Sylvia Plath quotes, Writers – Ego and Expectation
You know I’ve recently finished The Letters of Sylvia Plath Volume 1: 1940-1956 – all of over 1300 pages of it! I only do this kind of background reading on women writers I’m very interested in – Flannery and Sylvia were both on the list. And I talked a little about in my last post, but I wanted to give you some quotes I made notes on while I was reading it – either the quotes are ironic, funny, or display something about her expectations as a writer. These are mostly from her time living and studying in Cambridge, England. She loves her cookbooks, has definite opinions about her own writing compared to other women writers of her time and expected, like most of us, to get her first book of poetry published much sooner than it actually got published.
1956 in a letter to her brother, Warren: “Am hoping to get scattered poems published this spring & get together a book for a contest in June at which Richard Wilbur and 4 other poets whose style is congenial to mine will judge; won’t know till October, but am determined to publish a book of 33 poems within next year.” (Her first book of poems, Colossus and Other Poems, wasn’t published until 1960, three years before her death. Her Pulitzer-winning Collected Poems (1956-1963) wasn’t published until almost twenty years after her death, in the 1981! I bet she wouldn’t be surprised, but she would be irritated they waited that long!)
1956 in a letter to her mother: “When and if you have the chance, could you send over my Joy of Cooking? It’s the one book I really miss!” (Hilarious, right?)
1956, in a letter to her mother: “I know that within a year I shall publish a book of 33 poems which will hit the critics violently in some way or another; my voice is taking shape, coming strong; Ted says he’s never read poems by a woman like mine: they are strong and full and rich, not quailing and whining like Teasdale, or simple lyrics like Millay; they are working sweating heaving poems born out of the way words should be said.”
1956, in a letter to her mother: “I shall be one of the few women poets in the world who is fully a rejoicing woman, not a bitter or frustrated or warped man-imitator, which ruins most of them in the end. I am a woman, and glad of it, and any songs will be of fertility of the earth and the people in it through waste, sorrow and death. I shall be a woman singer, and Ted and I shall make a fine life together.” (None of this turned out to be true, unfortunately – she turned out to be the patron saint of frustrated women writers, and not remembered as a particular celebrator of female fertility. And her life with Ted, while described by many in different ways, was not quite as happy and starry as she anticipated at 25.)

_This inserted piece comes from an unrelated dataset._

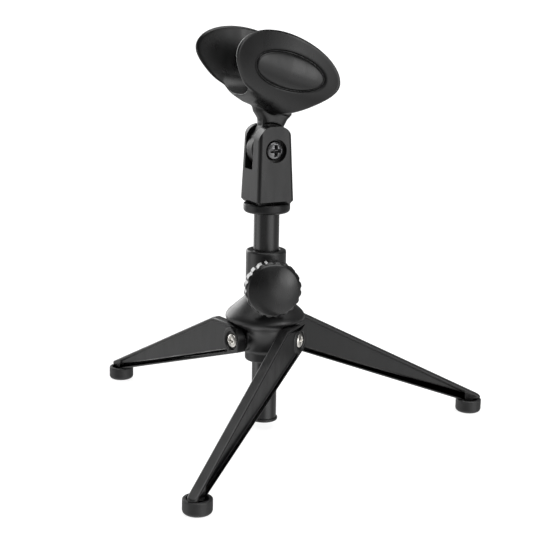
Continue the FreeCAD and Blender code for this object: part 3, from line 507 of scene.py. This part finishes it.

Also, some personal notes: She liked Elizabeth Bishop but not Auden (she described his poems as “grinding metal”), thought the New Yorker published a lot of trite poems about birds, took classes from CS Lewis, liked Tolkein, and thought Ted Hughes would make a great children’s book author whose work would be acquired by Disney. She studied a lot about Chaucer (obv. liked the Wife of Bath) and Paul’s letters (problematic in terms of his attitudes towards women and sex, she thought – and I agree!) Lots to think about. Still an inspiration. Though she disparages Edna Millay all over the place in these letters she had a lot in common with her – did you know Edna got famous for an early poem about suicide? And was notoriously egotistical and famously sexual? Kind of a mean person, sort of like Sylvia. I like both poets, although I’m pretty sure I would have been afraid to be friends with either.
It does make you think about the job of ego in the work of women writers. I was thinking about this is terms of Emily Dickinson too – even with lots of rejection, she kept at it. Without a pretty sizable ego, women writers in the twenties – or fifties – wouldn’t even have attempted to make a splash. Sylvia expected to be more successful than she was, which may have led to being disappointed at a more crushing level than if she’d tempered her expectations. On the other hand, who succeeds without having the expectation of succeeding? We must all retain some hope of this, even if we say we don’t. Otherwise…
Yvonne Higgins Leach
First, congrats on your book launch! I really appreciated your observations about Sylvia and comments from her letters, especially in terms of women writers, the definition of success and how the ego plays in all of it
Brian James Lewis
Great post! I have ordered a copy of your new book from Two Sylvias Press. Looking forward to learning some new skills!